# Provided material
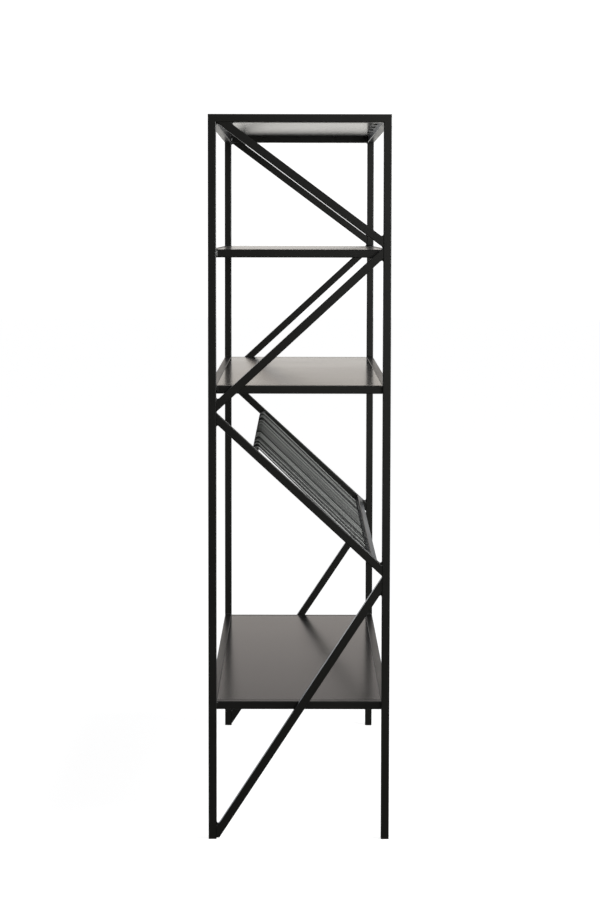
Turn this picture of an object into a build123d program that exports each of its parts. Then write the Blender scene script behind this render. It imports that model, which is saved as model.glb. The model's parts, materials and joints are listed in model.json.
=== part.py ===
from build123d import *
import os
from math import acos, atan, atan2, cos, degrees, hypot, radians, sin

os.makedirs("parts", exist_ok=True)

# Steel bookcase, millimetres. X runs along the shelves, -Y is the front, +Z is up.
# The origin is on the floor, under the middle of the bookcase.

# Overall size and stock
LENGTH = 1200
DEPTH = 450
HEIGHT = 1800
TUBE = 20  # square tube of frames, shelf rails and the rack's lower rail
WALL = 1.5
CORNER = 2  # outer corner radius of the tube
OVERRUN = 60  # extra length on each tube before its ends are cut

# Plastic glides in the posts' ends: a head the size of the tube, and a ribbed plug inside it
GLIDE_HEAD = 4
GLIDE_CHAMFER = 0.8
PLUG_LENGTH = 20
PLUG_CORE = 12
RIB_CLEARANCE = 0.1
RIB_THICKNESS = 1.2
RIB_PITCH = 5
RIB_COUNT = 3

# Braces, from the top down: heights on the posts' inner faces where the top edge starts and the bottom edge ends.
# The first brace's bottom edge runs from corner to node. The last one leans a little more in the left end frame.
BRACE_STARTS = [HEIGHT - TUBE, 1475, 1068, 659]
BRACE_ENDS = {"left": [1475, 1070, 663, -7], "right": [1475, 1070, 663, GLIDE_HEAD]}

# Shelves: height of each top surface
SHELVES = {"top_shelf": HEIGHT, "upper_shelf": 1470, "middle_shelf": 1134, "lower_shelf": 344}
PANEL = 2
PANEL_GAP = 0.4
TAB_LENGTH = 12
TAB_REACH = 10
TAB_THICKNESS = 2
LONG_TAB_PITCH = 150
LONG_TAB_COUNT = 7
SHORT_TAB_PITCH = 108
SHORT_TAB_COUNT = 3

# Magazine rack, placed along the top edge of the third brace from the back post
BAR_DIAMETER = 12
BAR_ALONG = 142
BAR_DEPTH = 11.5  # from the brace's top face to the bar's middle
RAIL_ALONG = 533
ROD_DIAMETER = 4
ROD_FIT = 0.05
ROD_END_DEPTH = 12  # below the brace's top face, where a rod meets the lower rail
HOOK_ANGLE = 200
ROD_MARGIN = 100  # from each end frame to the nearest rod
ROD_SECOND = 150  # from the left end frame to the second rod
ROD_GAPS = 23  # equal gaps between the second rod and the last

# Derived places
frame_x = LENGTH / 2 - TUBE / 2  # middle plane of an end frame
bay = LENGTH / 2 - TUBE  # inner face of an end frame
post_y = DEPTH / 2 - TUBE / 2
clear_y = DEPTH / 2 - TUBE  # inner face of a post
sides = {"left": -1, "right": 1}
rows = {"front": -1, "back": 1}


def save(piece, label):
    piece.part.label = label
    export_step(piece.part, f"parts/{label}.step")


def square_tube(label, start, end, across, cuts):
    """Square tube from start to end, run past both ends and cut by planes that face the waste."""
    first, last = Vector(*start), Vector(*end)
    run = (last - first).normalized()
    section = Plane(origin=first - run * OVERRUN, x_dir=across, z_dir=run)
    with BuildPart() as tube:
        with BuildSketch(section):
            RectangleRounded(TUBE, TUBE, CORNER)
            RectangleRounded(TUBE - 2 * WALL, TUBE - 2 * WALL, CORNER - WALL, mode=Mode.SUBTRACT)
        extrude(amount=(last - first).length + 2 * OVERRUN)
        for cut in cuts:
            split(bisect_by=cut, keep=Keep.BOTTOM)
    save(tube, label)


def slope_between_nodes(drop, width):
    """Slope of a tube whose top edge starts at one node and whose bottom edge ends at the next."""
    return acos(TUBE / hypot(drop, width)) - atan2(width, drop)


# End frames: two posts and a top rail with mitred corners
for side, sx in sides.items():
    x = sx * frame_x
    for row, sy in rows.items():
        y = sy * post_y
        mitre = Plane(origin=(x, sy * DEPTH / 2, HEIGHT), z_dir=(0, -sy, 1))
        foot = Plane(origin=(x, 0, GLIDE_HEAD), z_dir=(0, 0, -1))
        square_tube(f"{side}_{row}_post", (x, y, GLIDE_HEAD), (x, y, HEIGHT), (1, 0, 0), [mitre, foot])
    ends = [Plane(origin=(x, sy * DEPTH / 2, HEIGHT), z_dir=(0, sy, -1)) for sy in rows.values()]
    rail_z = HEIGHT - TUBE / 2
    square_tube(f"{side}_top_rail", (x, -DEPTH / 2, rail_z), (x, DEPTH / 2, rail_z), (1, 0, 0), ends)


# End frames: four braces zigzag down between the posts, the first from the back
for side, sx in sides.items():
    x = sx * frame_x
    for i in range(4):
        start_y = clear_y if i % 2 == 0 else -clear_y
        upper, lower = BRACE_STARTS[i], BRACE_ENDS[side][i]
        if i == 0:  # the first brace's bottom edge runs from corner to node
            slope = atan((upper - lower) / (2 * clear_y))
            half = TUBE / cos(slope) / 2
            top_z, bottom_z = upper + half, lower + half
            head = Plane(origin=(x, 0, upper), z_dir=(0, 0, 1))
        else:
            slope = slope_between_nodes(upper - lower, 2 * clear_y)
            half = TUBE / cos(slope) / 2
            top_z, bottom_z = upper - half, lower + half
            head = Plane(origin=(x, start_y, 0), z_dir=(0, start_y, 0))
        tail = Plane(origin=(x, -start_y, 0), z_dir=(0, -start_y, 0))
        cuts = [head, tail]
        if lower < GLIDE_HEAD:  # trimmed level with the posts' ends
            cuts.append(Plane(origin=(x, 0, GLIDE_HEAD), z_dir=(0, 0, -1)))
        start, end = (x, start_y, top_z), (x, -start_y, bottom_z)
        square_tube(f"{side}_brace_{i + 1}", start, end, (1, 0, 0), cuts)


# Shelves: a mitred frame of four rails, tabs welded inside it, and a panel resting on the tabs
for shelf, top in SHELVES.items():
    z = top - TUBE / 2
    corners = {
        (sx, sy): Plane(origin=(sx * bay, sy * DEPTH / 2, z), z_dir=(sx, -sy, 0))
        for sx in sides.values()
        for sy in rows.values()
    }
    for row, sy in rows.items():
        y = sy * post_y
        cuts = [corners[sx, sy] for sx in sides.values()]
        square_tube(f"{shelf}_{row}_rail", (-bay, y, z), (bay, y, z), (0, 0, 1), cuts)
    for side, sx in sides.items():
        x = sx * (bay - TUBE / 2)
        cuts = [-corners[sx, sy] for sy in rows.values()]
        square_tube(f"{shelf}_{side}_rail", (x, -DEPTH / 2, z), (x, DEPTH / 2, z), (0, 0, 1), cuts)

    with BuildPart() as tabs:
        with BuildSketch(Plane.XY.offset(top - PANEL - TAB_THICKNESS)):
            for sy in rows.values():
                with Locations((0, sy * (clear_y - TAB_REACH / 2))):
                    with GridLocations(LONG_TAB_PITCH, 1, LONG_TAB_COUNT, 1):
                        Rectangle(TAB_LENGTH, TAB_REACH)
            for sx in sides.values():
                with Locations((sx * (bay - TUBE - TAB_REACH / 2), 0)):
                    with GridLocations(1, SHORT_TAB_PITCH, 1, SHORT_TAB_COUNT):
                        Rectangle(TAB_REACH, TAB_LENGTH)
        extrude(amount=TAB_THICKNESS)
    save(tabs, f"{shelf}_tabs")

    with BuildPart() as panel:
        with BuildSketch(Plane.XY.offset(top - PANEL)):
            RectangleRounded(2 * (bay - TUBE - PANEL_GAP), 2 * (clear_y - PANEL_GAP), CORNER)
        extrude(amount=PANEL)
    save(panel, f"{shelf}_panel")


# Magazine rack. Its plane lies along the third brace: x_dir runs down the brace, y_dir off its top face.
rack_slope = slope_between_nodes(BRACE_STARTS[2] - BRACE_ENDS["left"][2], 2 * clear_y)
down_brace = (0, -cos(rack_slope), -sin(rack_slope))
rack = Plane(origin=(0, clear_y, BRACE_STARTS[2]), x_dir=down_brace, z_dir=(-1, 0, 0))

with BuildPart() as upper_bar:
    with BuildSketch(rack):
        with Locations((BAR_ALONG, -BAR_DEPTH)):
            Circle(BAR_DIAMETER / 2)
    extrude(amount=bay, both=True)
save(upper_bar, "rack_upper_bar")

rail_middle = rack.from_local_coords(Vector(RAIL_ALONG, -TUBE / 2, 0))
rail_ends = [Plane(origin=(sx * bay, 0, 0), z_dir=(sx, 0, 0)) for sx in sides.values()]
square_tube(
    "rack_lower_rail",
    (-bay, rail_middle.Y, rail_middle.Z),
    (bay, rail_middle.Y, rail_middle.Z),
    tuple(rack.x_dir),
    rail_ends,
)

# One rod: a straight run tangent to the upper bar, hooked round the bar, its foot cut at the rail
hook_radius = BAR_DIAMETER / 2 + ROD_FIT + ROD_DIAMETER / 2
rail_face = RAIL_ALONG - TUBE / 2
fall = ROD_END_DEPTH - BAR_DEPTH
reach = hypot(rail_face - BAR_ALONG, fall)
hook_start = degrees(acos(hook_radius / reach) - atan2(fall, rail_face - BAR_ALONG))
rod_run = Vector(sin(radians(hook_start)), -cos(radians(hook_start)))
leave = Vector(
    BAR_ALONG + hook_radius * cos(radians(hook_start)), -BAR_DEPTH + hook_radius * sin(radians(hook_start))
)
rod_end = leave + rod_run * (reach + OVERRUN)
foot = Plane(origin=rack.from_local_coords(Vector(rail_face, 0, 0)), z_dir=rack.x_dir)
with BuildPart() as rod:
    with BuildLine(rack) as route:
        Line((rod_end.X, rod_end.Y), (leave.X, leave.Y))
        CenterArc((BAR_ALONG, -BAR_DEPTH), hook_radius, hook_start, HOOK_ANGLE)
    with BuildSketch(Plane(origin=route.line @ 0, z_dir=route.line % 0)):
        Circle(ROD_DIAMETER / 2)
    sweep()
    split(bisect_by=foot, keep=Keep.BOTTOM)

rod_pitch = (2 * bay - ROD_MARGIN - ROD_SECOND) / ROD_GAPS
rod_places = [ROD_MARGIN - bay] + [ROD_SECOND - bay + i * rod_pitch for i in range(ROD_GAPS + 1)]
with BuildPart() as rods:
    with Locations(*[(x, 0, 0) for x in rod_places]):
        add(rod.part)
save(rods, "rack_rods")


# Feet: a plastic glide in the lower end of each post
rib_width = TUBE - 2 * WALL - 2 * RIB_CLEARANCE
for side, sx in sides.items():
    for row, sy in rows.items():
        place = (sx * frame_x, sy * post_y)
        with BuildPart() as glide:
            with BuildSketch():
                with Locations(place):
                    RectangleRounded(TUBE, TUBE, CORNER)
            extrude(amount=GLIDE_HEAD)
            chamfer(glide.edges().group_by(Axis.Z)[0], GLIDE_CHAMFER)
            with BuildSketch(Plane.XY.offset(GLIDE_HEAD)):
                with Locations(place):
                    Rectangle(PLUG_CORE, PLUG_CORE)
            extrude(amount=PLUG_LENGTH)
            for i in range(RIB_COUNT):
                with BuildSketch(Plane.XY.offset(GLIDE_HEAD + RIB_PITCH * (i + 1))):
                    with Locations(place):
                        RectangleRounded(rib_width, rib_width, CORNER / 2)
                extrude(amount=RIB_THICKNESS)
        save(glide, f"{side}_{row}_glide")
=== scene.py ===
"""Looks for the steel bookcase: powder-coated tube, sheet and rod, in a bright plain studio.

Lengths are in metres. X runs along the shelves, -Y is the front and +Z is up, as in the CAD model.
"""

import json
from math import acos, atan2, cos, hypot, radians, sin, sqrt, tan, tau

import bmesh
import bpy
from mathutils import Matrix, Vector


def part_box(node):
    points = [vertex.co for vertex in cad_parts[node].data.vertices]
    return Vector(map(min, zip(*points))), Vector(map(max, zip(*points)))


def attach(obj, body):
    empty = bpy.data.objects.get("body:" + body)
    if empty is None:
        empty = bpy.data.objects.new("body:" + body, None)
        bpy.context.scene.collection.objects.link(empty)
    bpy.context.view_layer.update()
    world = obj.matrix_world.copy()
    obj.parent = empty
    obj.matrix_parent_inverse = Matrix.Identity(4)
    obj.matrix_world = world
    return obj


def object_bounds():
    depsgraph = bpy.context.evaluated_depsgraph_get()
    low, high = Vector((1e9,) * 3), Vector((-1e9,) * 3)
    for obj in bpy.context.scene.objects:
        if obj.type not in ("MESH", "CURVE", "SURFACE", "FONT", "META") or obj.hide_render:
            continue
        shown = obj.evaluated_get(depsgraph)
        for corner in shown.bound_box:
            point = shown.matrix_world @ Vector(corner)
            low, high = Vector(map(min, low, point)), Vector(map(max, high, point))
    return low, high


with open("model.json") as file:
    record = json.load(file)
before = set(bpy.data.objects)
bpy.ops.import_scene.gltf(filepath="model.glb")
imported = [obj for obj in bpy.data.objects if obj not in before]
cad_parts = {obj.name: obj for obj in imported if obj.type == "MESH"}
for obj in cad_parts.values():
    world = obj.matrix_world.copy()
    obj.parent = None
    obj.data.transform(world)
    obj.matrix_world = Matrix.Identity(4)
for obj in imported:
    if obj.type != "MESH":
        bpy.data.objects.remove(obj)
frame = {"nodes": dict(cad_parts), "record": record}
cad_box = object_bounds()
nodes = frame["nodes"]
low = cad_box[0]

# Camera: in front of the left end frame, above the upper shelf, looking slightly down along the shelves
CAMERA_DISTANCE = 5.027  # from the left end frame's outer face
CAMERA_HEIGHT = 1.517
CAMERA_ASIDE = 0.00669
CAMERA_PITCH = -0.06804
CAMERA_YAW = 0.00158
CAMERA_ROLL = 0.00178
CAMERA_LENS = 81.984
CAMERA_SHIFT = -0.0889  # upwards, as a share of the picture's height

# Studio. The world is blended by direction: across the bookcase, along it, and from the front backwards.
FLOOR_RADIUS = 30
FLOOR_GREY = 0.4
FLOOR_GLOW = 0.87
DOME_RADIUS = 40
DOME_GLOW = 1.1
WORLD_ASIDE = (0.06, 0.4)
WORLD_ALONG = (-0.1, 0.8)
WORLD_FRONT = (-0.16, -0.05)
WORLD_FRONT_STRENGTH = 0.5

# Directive
State the number of lines above that hold the string "objects", with nothing added.

# Exercise response
7